Device drivers are software modules that can be plugged into an OS to handle a particular device. Operating System takes help from device drivers to handle all I/O devices. Device drivers encapsulate device-dependent code and implement a standard interface in such a way that code contains device-specific register reads/writes. Device driver, is generally written by the device's manufacturer and delivered along with the device on a CD-ROM.
A device driver performs the following jobs −
- To accept request from the device independent software above to it.
- Interact with the device controller to take and give I/O and perform required error handling
- Making sure that the request is executed successfully
How a device driver handles a request is as follows: Suppose a request comes to read a block N. If the driver is idle at the time a request arrives, it starts carrying out the request immediately. Otherwise, if the driver is already busy with some other request, it places the new request in the queue of pending requests.

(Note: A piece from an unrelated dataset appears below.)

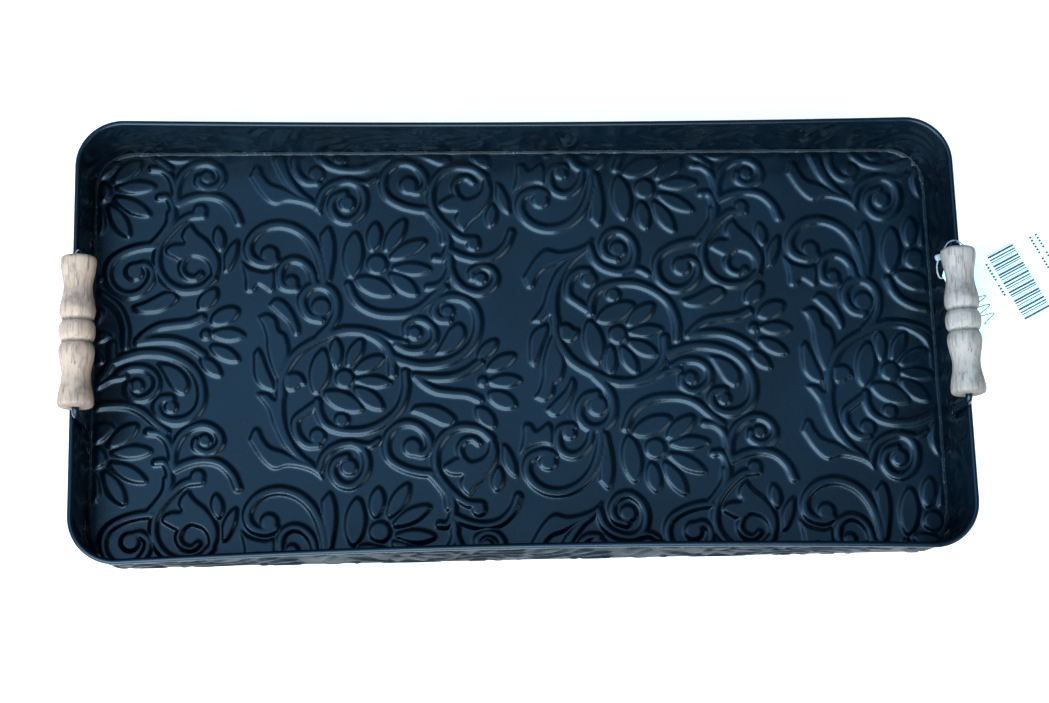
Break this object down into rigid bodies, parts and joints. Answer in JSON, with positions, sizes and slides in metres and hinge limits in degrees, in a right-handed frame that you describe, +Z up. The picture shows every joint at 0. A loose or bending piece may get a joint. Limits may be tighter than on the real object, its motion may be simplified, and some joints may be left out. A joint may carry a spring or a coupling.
{
  "type": "embossed metal serving tray",
  "caption": "Rectangular round-cornered serving tray in glossy black enamelled embossed sheet metal with a wired edge, turned wooden grips on wire bails and a card swing tag.",
  "frame": {"origin": "middle of the flat underside, on the surface that the tray stands on", "axes": "+X along the tray towards the handle with the tag, +Y across it away from the user, +Z up"},
  "size_m": [0.5831, 0.254, 0.0752],
  "materials": {
    "black_enamel": "gloss black enamel with a blue-green cast over embossed sheet steel",
    "black_enamel_wire": "gloss black enamel on steel wire",
    "black_enamel_rivet": "gloss black enamel on steel rivets",
    "bare_wire": "drawn steel wire, hidden in the curl",
    "weathered_wood": "matte grey-beige limed and weathered turned wood",
    "tag_card": null,
    "clear_plastic": "translucent clear moulded plastic"
  },
  "bodies": {
    "tray": {"floor_panel": "black_enamel", "wall_band": "black_enamel", "rim_wire": "bare_wire", "seam_solder": "black_enamel", "wall_strap": "black_enamel", "right_bail": "black_enamel_wire", "right_rivet_a": "black_enamel_rivet", "right_rivet_b": "black_enamel_rivet", "left_bail": "black_enamel_wire", "left_rivet_a": "black_enamel_rivet", "left_rivet_b": "black_enamel_rivet"},
    "right_grip_turning": {"right_grip": "weathered_wood"},
    "left_grip_turning": {"left_grip": "weathered_wood"},
    "swing_tag": {"tag_card": "tag_card", "tag_loop": "clear_plastic"}
  },
  "joints": [
    {"name": "right_grip_spin", "type": "hinge", "parent": "tray", "child": "right_grip_turning", "pos_m": [0.2482, 0, 0.065], "axis": [0, 1, 0], "continuous": true},
    {"name": "left_grip_spin", "type": "hinge", "parent": "tray", "child": "left_grip_turning", "pos_m": [-0.2482, 0, 0.065], "axis": [0, 1, 0], "continuous": true},
    {"name": "tag_swing", "type": "hinge", "parent": "tray", "child": "swing_tag", "pos_m": [0.2482, 0.0459, 0.0535], "axis": [0, 0, 1], "range_deg": [-12, 6]}
  ]
}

An interrupt handler, also known as an interrupt service routine or ISR, is a piece of software or more specifically a callback function in an operating system or more specifically in a device driver, whose execution is triggered by the reception of an interrupt.
When the interrupt happens, the interrupt procedure does whatever it has to in order to handle the interrupt, updates data structures and wakes up process that was waiting for an interrupt to happen.

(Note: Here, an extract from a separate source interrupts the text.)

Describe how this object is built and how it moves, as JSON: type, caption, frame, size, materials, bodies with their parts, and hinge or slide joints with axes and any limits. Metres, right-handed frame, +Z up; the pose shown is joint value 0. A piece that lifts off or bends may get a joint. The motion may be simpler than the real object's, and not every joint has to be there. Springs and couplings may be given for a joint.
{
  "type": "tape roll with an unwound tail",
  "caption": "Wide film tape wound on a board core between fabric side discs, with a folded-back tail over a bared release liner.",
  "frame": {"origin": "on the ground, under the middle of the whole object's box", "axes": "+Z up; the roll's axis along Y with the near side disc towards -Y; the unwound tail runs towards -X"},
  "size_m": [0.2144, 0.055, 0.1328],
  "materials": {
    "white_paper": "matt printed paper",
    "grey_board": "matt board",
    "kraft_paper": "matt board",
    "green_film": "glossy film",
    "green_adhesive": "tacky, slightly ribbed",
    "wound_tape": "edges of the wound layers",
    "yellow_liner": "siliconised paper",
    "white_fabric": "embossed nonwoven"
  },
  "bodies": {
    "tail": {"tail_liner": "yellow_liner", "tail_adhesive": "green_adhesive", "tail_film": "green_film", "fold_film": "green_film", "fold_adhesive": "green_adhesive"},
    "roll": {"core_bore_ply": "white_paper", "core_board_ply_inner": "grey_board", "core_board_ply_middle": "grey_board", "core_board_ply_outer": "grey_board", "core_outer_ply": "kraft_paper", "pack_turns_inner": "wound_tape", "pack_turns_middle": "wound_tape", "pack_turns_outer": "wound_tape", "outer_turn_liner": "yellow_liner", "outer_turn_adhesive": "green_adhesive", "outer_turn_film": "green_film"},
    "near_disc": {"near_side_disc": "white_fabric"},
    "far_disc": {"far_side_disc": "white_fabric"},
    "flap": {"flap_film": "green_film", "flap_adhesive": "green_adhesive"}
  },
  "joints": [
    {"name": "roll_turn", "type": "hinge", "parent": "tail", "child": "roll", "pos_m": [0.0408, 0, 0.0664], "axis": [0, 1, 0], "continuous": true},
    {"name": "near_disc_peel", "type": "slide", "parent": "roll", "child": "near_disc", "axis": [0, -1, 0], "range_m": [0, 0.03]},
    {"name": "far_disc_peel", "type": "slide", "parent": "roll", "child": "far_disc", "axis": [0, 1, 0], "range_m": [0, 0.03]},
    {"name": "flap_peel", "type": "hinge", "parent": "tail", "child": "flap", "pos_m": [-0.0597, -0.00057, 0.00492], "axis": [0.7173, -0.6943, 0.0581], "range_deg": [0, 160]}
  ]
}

The interrupt mechanism accepts an address ─ a number that selects a specific interrupt handling routine/function from a small set. In most architectures, this address is an offset stored in a table called the interrupt vector table. This vector contains the memory addresses of specialized interrupt handlers.
Device-Independent I/O Software
The basic function of the device-independent software is to perform the I/O functions that are common to all devices and to provide a uniform interface to the user-level software. Though it is difficult to write completely device independent software but we can write some modules which are common among all the devices. Following is a list of functions of device-independent I/O Software −
- Uniform interfacing for device drivers
- Device naming - Mnemonic names mapped to Major and Minor device numbers
- Device protection
- Providing a device-independent block size
- Buffering because data coming off a device cannot be stored in final destination.
- Storage allocation on block devices
- Allocation and releasing dedicated devices
- Error Reporting
User-Space I/O Software
These are the libraries which provide richer and simplified interface to access the functionality of the kernel or ultimately interactive with the device drivers. Most of the user-level I/O software consists of library procedures with some exception like spooling system which is a way of dealing with dedicated I/O devices in a multiprogramming system.
I/O Libraries (e.g., stdio) are in user-space to provide an interface to the OS resident device-independent I/O SW. For example putchar(), getchar(), printf() and scanf() are example of user level I/O library stdio available in C programming.
Kernel I/O Subsystem
Kernel I/O Subsystem is responsible to provide many services related to I/O. Following are some of the services provided.
Scheduling − Kernel schedules a set of I/O requests to determine a good order in which to execute them. When an application issues a blocking I/O system call, the request is placed on the queue for that device. The Kernel I/O scheduler rearranges the order of the queue to improve the overall system efficiency and the average response time experienced by the applications.
Buffering − Kernel I/O Subsystem maintains a memory area known as buffer that stores data while they are transferred between two devices or between a device with an application operation. Buffering is done to cope with a speed mismatch between the producer and consumer of a data stream or to adapt between devices that have different data transfer sizes.
Caching − Kernel maintains cache memory which is region of fast memory that holds copies of data. Access to the cached copy is more efficient than access to the original.
Spooling and Device Reservation − A spool is a buffer that holds output for a device, such as a printer, that cannot accept interleaved data streams. The spooling system copies the queued spool files to the printer one at a time. In some operating systems, spooling is managed by a system daemon process. In other operating systems, it is handled by an in kernel thread.
Error Handling − An operating system that uses protected memory can guard against many kinds of hardware and application errors.